Rejoice

Writing about the lowest place can start to feel a little masochistic after a while. All these topics about sacrifice, turning the other cheek, humility, silence. I look back on the posts, and I worry that I sound like a flagellant.

But I’d be the first to admit: I’m not looking for the lowest place out of some pure, self-sacrificing motive. Jesus says to sit at the lowest place at the banquet so that the host will come and ask you to rise higher. Humble yourself before the Lord, and he will exalt you. If you lose your life for Jesus’ sake, you’re really saving it in the long run. It’s not that different from self-preservation, really, it’s just playing the long game.

Because the goal is freedom! The goal is life and love and abundance! The goal is everything you’ve ever wanted. It’s just a question of HOW to get there. WHICH ROUTE to take: The one going up? Or the one going down? There’s only one way to the treasure.

The way up says: let’s make my life better. Let’s find the best job I can, one that will make me happy. Let’s work out issues in my relationships so I can interact with my friends and family in a healthy way. Let’s find a good work-life balance, and exercise and eat a clean diet so I can live well.

It all sounds great. The only problem with the way up is: if there are any setbacks, I can’t be happy.

I’m doing after school tutoring once a week. And I enjoy it. The kids I work with are great, and I choose curriculum that I like. But I ask myself every week: “What am I doing? Am I making a difference? Is this worth the time spent? Couldn’t I get out and find something I enjoy even more?”

Whenever I ask the question, “Could I be enjoying myself more,” it’s always downhill from there. Because all of a sudden, the amount I’m enjoying myself now is not enough. And I start thinking about all the different careers that I could have if I put my mind to it, and all the difference I could make and how it would be better money and more fun…

That’s the trap of the upward trajectory: you’re not actually happy until you’ve ARRIVED.

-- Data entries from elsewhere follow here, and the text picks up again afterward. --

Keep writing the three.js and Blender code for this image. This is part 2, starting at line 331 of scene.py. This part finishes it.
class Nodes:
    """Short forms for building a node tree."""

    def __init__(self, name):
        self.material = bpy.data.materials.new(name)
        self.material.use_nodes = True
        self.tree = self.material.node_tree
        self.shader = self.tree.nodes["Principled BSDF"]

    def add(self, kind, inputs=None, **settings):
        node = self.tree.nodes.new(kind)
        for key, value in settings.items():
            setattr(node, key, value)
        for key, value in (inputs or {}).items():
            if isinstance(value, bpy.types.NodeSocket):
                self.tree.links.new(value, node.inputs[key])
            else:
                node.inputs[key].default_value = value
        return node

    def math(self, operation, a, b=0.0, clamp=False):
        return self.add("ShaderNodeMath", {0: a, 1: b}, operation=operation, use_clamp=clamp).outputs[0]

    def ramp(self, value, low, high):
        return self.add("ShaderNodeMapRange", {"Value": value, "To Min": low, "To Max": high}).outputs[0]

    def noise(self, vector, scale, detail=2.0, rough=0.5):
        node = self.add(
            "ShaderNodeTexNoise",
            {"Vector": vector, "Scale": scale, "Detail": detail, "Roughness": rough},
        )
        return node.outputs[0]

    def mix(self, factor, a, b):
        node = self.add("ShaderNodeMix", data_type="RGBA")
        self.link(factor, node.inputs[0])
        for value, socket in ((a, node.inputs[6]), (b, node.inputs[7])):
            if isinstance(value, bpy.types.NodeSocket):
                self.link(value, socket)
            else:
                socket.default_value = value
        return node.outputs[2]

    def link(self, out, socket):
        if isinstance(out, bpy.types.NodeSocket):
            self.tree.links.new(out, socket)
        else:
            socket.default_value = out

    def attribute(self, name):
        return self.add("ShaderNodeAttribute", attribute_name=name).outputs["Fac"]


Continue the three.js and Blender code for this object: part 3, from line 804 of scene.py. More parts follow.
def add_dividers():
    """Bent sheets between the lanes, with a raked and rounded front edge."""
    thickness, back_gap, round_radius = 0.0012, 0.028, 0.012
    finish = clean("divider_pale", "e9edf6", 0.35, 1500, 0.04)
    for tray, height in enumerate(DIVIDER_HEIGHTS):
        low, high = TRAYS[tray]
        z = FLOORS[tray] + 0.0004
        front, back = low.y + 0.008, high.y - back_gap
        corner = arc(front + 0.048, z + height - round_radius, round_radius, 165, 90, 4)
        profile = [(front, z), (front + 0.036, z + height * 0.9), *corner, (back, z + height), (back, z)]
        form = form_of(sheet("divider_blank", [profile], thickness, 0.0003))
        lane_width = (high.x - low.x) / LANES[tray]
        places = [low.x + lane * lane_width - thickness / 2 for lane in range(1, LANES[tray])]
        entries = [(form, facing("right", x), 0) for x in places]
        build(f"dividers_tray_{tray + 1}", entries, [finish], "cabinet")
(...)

And it’s the smallest things, too, that keep you from arriving. “Everything in my life is great right now, except I just don’t like this tutoring job.” Or: “Yeah, I’m totally happy. I just wish my kid would eat more vegetables.” It’s like I can’t just let go and BE, because there’s this one thing that isn’t exactly the way I want it.

But what about the way down? Is happiness possible in the lowest place? Auden thinks so. Here, from one of my favorites:

Beloved, we are always in the wrong,
Handling so clumsily our stupid lives,
Suffering too little or too long,
Too careful even in our selfish loves:
The decorative manias we obey
Die in grimaces round us every day,
Yet through their tohu-bohu comes a voice
Which utters an absurd command–Rejoice.

– “In Sickness and in Health,” W. H. Auden

I hate being wrong. Hate it, hate it, hate it. Being wrong, even about something small, is one of those things that niggles at my brain. I have this crazy paranoia sometimes: “Well, everything seems good now. But at any moment, I could find out that I’m doing something terribly wrong, and I didn’t even know.” That seems like one of the worst things ever to me, to have it suddenly revealed that, in spite of all my efforts, in spite of all my best intentions, while I was completely oblivious to it: I was wrong.

That’s why this poem is so freeing to me. Auden captures something beautiful here: “For all have sinned, and fall short of the glory of God.” I’m ALWAYS in the wrong! Even when I’m at my most “right,” I’m wrong! Being wrong is not some bombshell waiting to drop on me when I’m least suspecting it. Being wrong starts at Point A, ends at Point B, and includes all the distance in between.

Wrong, clumsy, stupid, self-absorbed, playing the martyr, cautious, neurotic: now, rejoice!

“For all have sinned and fall short of the glory of God, and are justified freely by his grace through the redemption that is in Christ Jesus.” (Rom. 3:23). The beauty of the lowest place is: joy starts now. I’m not waiting to get this one thing in order, and then everything will be perfect and I will be satisfied and happy. Instead, life’s a mess. I’m an explosion. There’s nowhere to go from here. Let’s sit in the pile of s*** and party–because I’m justified. I’m redeemed.

And once I know how to rejoice in the lowest place, then what could possibly stop my joy? Nothing!